What has Internet done to Media? - eggspurt
https://medium.com/@aleksj/what-has-internet-done-to-media-becbb610006b
======
visarga
This is a huge, well written article. I wish I found such an article everyday,
but they are rare. I disagree with some of the points the author makes. It is
clear that he is biased towards content creators and against sharing, but at
least he mentions the opposing points of view and tries to be inclusive.

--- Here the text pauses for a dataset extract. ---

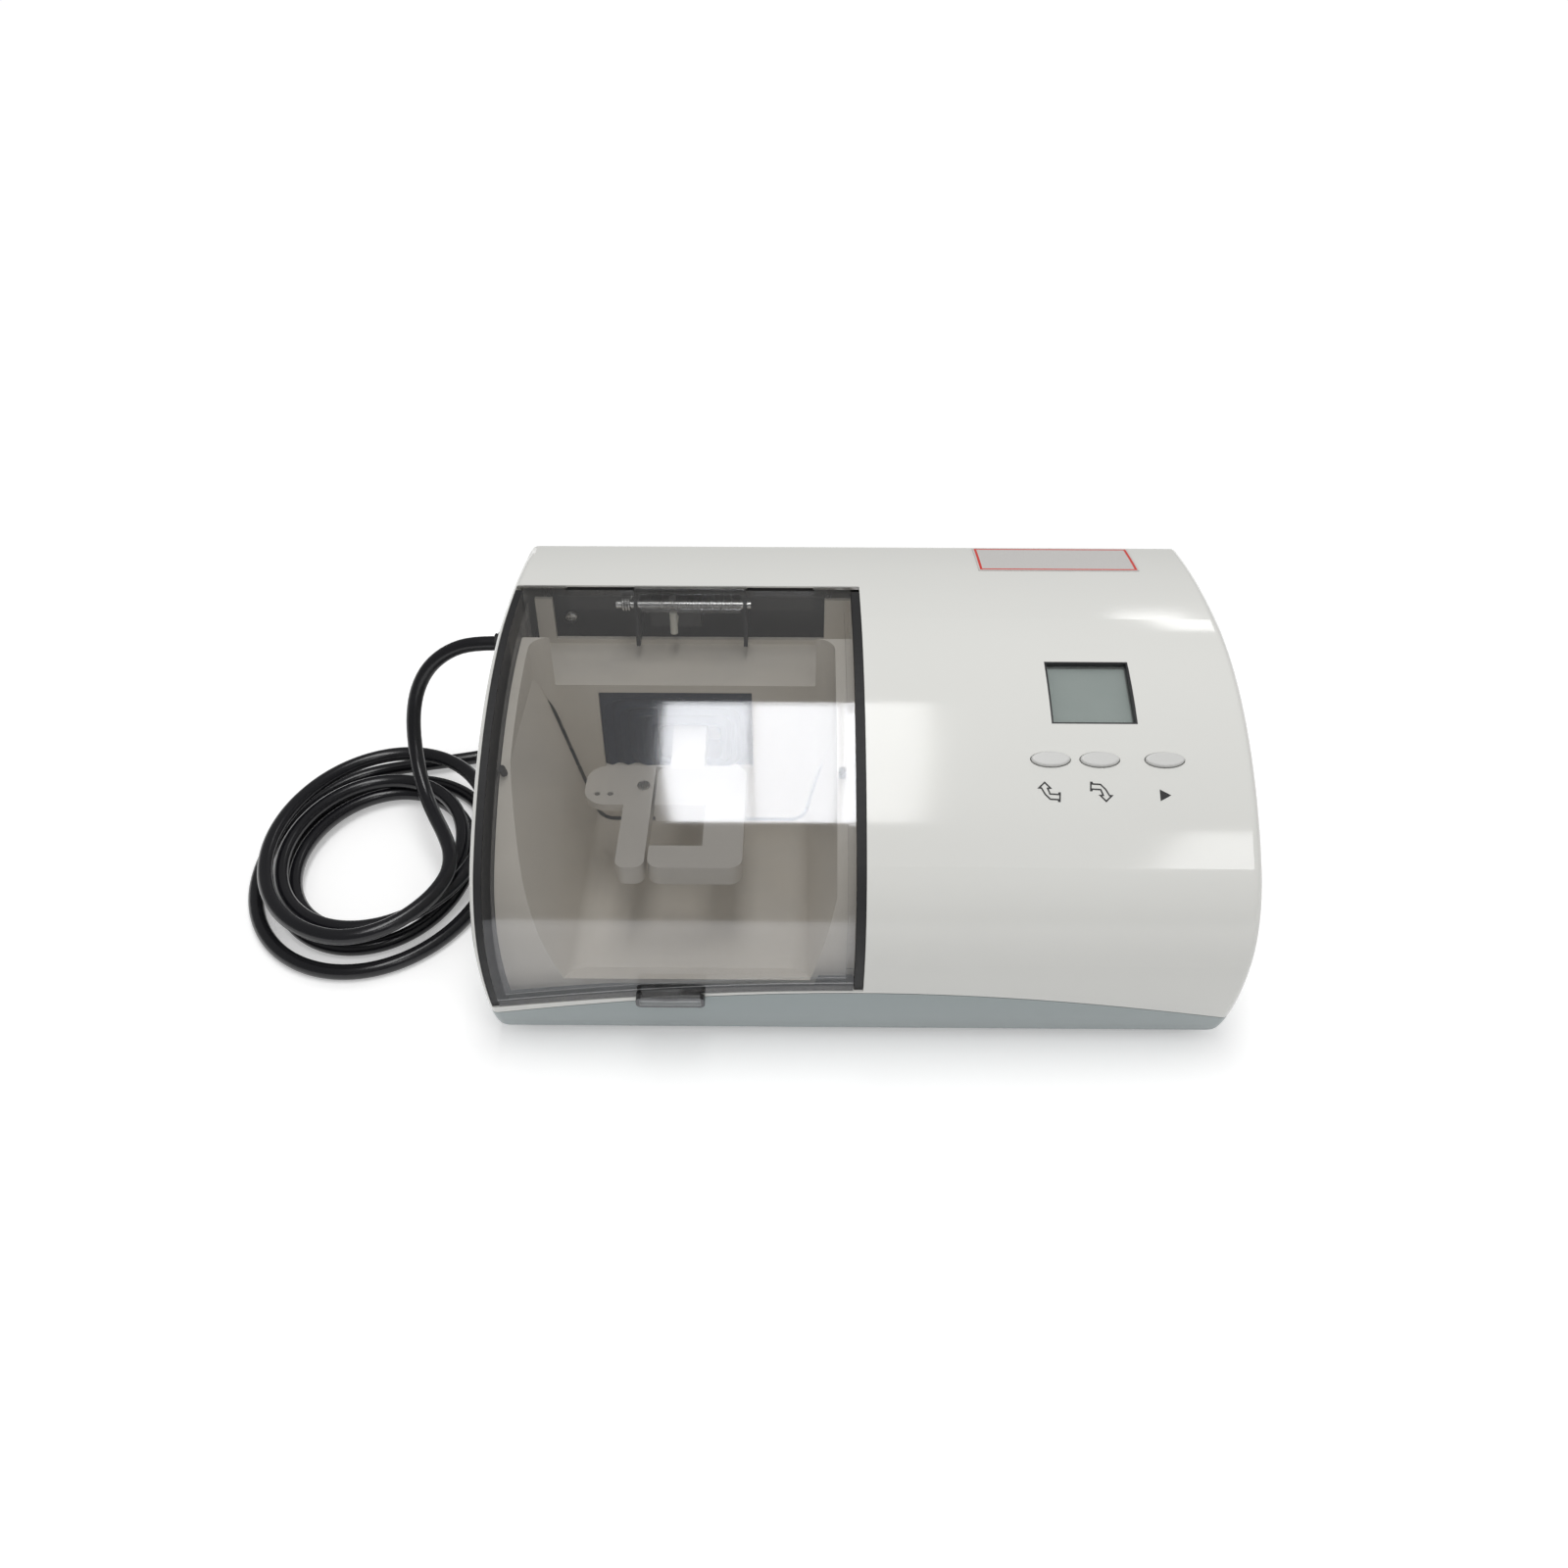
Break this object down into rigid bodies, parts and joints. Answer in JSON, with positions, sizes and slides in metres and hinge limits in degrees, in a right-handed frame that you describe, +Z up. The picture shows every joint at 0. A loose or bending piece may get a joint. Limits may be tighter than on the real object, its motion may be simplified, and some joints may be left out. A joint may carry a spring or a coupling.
{
  "type": "dental amalgamator",
  "caption": "Tabletop dental capsule mixer with a smoked flip-up lid over a swinging capsule arm, a small display, three keys and a coiled mains cord.",
  "frame": {"origin": "on the table under the middle of the body, without the cord", "axes": "+X to the display side, +Y to the back, +Z up"},
  "size_m": [0.394, 0.2149, 0.1228],
  "materials": {
    "shell_white": "gloss",
    "base_grey": "satin",
    "smoke": "gloss",
    "tub_grey": "matte",
    "black_rubber": "matte",
    "black_plastic": "matte",
    "key_grey": "satin",
    "steel": "brushed",
    "zinc": "satin",
    "alloy": "satin",
    "iron": "matte",
    "bronze": "satin",
    "copper": "satin",
    "board_green": "satin",
    "glass_clear": "gloss",
    "lcd_grey": "gloss",
    "label_grey": "satin",
    "nylon": "matte"
  },
  "bodies": {
    "base": {"upper_housing": "shell_white", "base_tray": "base_grey", "rubber_feet": "black_rubber", "case_screws": "steel", "blank_label": "label_grey", "mixing_tub": "tub_grey", "lid_seals": "black_rubber", "lid_buffers": "black_rubber", "hinge_bracket": "zinc", "hinge_pin": "steel", "hinge_spring": "steel", "interlock_switch": "black_plastic", "mechanism_plate": "zinc", "plate_isolators": "black_rubber", "inner_screws": "steel", "motor_can": "zinc", "shaft_bushes": "bronze", "motor_stator": "copper", "motor_saddle": "alloy", "motor_strap": "steel", "pillow_block": "alloy", "arm_guide": "nylon", "dust_boot": "black_rubber", "display_frame": "black_plastic", "display_window": "glass_clear", "lcd_module": "lcd_grey", "display_board": "board_green", "key_board": "board_green", "tact_switches": "black_plastic", "control_board": "board_green", "board_parts": "black_plastic", "transformer_core": "iron", "transformer_winding": "copper", "power_switch": "black_plastic", "fuse_holder": "black_plastic", "fuse_cap": "black_plastic", "terminal_block": "nylon", "strain_relief": "black_rubber", "cord_lead": "black_rubber", "cord_tail": "black_rubber", "cord_coil": "black_rubber", "plug_body": "black_rubber", "plug_blades": "alloy"},
    "lid": {"lid": "smoke", "lid_striker": "nylon"},
    "drive": {"motor_rotor": "iron", "shaft_coupling": "alloy", "drive_shaft": "steel", "counterweight": "alloy", "skew_journal": "steel"},
    "arm": {"mixing_arm": "alloy", "arm_bearing": "steel", "jaw_pin": "steel"},
    "clamp": {"clamp_lever": "alloy", "lever_rivets": "steel"},
    "key_up": {"key_up": "key_grey"},
    "key_down": {"key_down": "key_grey"},
    "key_start": {"key_start": "key_grey"},
    "plunger": {"interlock_plunger": "nylon"},
    "rocker": {"rocker": "black_plastic"}
  },
  "joints": [
    {"name": "lid_hinge", "type": "hinge", "parent": "base", "child": "lid", "pos_m": [-0.0665, 0.0385, 0.1168], "axis": [-1, 0, 0], "range_deg": [0, 80]},
    {"name": "motor_spin", "type": "hinge", "parent": "base", "child": "drive", "pos_m": [0, 0.051, 0.0675], "axis": [1, 0, 0], "continuous": true},
    {"name": "arm_swing", "type": "hinge", "parent": "base", "child": "arm", "pos_m": [-0.066, 0.051, 0.0675], "axis": [0, 0, 1], "range_deg": [-4, 4]},
    {"name": "clamp_jaw", "type": "hinge", "parent": "arm", "child": "clamp", "pos_m": [-0.082, -0.012, 0.0625], "axis": [0, 0, -1], "range_deg": [0, 5], "stiffness_Nm_per_rad": 0.2, "springref_deg": -5.73},
    {"name": "key_up_press", "type": "slide", "parent": "base", "child": "key_up", "axis": [0, 0.471, -0.8821], "range_m": [0, 0.0008], "stiffness_N_per_m": 900, "springref_m": -0.0004},
    {"name": "key_down_press", "type": "slide", "parent": "base", "child": "key_down", "axis": [0, 0.471, -0.8821], "range_m": [0, 0.0008], "stiffness_N_per_m": 900, "springref_m": -0.0004},
    {"name": "key_start_press", "type": "slide", "parent": "base", "child": "key_start", "axis": [0, 0.471, -0.8821], "range_m": [0, 0.0008], "stiffness_N_per_m": 900, "springref_m": -0.0004},
    {"name": "plunger_press", "type": "slide", "parent": "base", "child": "plunger", "axis": [0, 1, 0], "range_m": [0, 0.0011], "stiffness_N_per_m": 400, "springref_m": -0.0004},
    {"name": "rocker_tilt", "type": "hinge", "parent": "base", "child": "rocker", "pos_m": [0.104, 0.087, 0.062], "axis": [0, 0, 1], "range_deg": [0, 10]}
  ]
}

It might be true that music and media have been squeezed. I find it
surprising, because a few years ago there were some articles stating record
profits. But let's say it is true - many traditional domains are in decline,
and creators are not creating quality content as much as they used to, because
they receive less income.

That is not necessarily a bad thing. People stop using old media and forms of
art because they are developing new forms. In the past we were talking about
fishing, now about JavaScript. We used to get all our reading from books, now
the lion share is taken by forums and online articles. We are developing new
ways to create and enjoy, and that is why the old ways are in decline.

For example I spend more time reading arxiv articles (and their github repos
when available) instead of newspaper articles. I prefer the commentary of a
small subreddit to that of most newspapers. I take music discovery in my own
hands and have never been happier (much more than in the age of CD and radio,
when availability was scarce). I almost never need their guidance to discover
music, or their articles to discuss events. I can get the gist of an evolving
media event from Wikipedia, and it's much better structured. If I am
interested in gaming, I can watch free live game streaming created by other
players. That is why the old content creation for money is in decline -
because we are creating new ways to get what we need.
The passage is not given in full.